On that point, ads (a) and (b) breached CAP Code (Edition 12) rule 3.35 3.35 Advertisements must objectively compare one or more material, relevant, verifiable and representative feature of those products or services, which may include price. (Comparisons with identifiable competitors) and ad (c) breached BCAP Code rule 3.35 3.35 Advertisements must objectively compare one or more material, relevant, verifiable and representative feature of those products or services, which may include price. (Comparisons with identifiable competitors).
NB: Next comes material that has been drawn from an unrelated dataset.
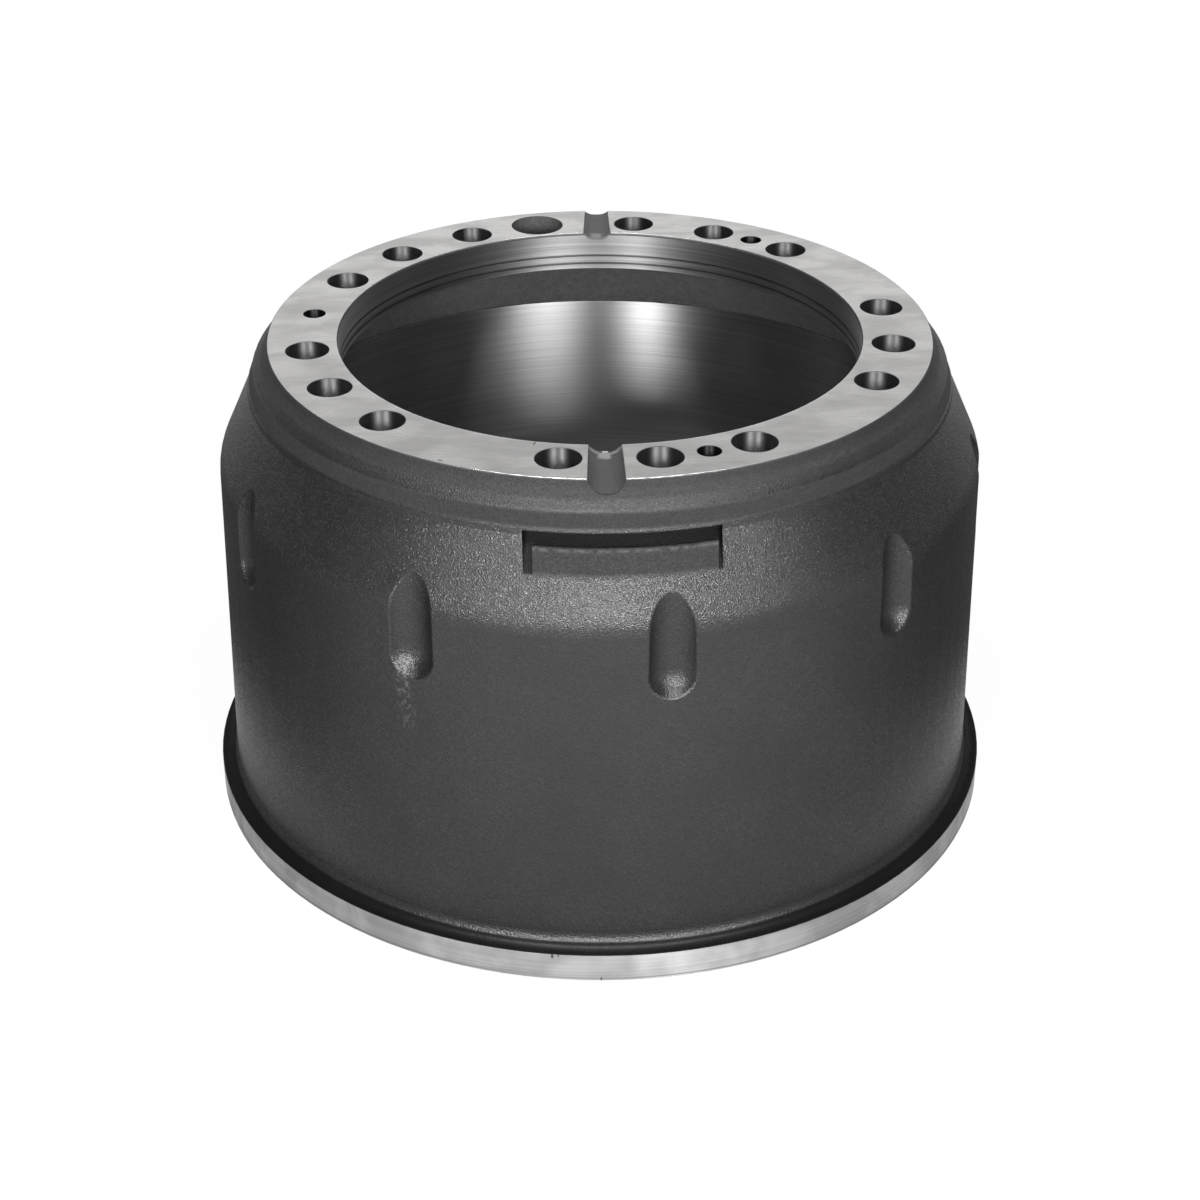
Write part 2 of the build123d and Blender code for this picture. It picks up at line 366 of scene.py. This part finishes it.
def drum_areas(f, at):
    """One on each kind of surface. The small amounts put a border in the broken edge between two."""
    y, z, radius = at.y, at.z, at.radius
    across = f.maths("ABSOLUTE", sideways(f, at, NOTCH_TURN))
    collar = f.plus(FACE - 0.25, f.times(f.minus(HEIGHT, z), COLLAR_LEAN))
    notch = f.all_of(f.below(across, NOTCH), f.above(z, HEIGHT - NOTCH_DEPTH), f.above(radius, BORE + 1.1),
                     f.below(f.minus(radius, collar), 0.0))
    sight = f.below(f.size(f.minus(at.x, SIGHT_PLACE[0]), f.minus(y, SIGHT_PLACE[1])), SIGHT)
    sight_wall = f.times(sight, f.below(z, HEIGHT - 0.06, 0.02))
    face = f.all_of(f.above(z, HEIGHT - 0.4, 0.05), f.below(radius, FACE_BREAK[0]), f.without(sight_wall))
    face_break = f.all_of(f.above(z, HEIGHT - 0.5, 0.05), f.between(radius, *FACE_BREAK), f.without(notch))
    bore = f.all_of(f.below(radius, BORE + BORE_CUTS), f.above(z, UNDERSIDE + 0.1))
    hub_face = f.all_of(f.between(z, UNDERSIDE - 0.2, UNDERSIDE + 0.2), f.below(radius, HUB_FACE))
    friction = f.all_of(f.between(radius, FRICTION - 0.5, FRICTION + 0.5), f.below(z, FRICTION_TOP + 0.1))
    mouth = f.all_of(f.between(radius, FRICTION, MOUTH_EDGE), f.below(z, MOUTH_TOP))
    rim = f.all_of(f.above(radius, RIM - 0.9), f.below(z, RIM_TOP - 0.12, 0.08))
    rim_face = f.below(z, 0.15)
    holes = f.all_of(f.between(radius, *HOLE_BAND), f.between(z, UNDERSIDE + 0.1, HEIGHT - 0.3),
                     f.without(notch), f.without(sight))
    screws = f.times(holes, f.any_of(*(
        f.spot(at.x, y, *on_hole_circle(turn), SCREW_ROOM, SCREW_ROOM) for turn in SCREW_TURNS)))
    breaks = f.any_of(face_break, f.all_of(bore, f.between(z, *BORE_BREAK, 0.03)))
    inside = f.below(f.plus(radius, f.times(z, SHOULDER_LEAN)), CROWN_TOP + UNDERSIDE * SHOULDER_LEAN, 0.5)
    crown = f.all_of(inside, f.between(z, FRICTION_TOP - 0.5, UNDERSIDE + 0.5))
    turned = f.any_of(face, face_break, bore, hub_face, friction, mouth, rim, rim_face, holes)
    shoulder = f.between(z, *SHOULDER, 7.0)
    return {"turned": turned, "face": face, "bore": bore, "hub_face": hub_face, "friction": friction,
            "rim": rim, "rim_face": rim_face, "holes": holes, "screws": screws, "breaks": breaks,
            "crown": crown, "notch": notch, "notch_across": across, "sight": sight, "shoulder": shoulder}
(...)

The ads must not appear again in the forms complained about. We told Hutchison 3G UK Ltd t/a Three Mobile to ensure that they had adequate substantiation to support claims, including comparisons with identifiable competitors, in their marketing materials and that the basis of any comparison was presented clearly. We also told them to ensure that they provided sufficient information to enable consumers to verify comparisons with identifiable competitors, or signposted consumers to such information.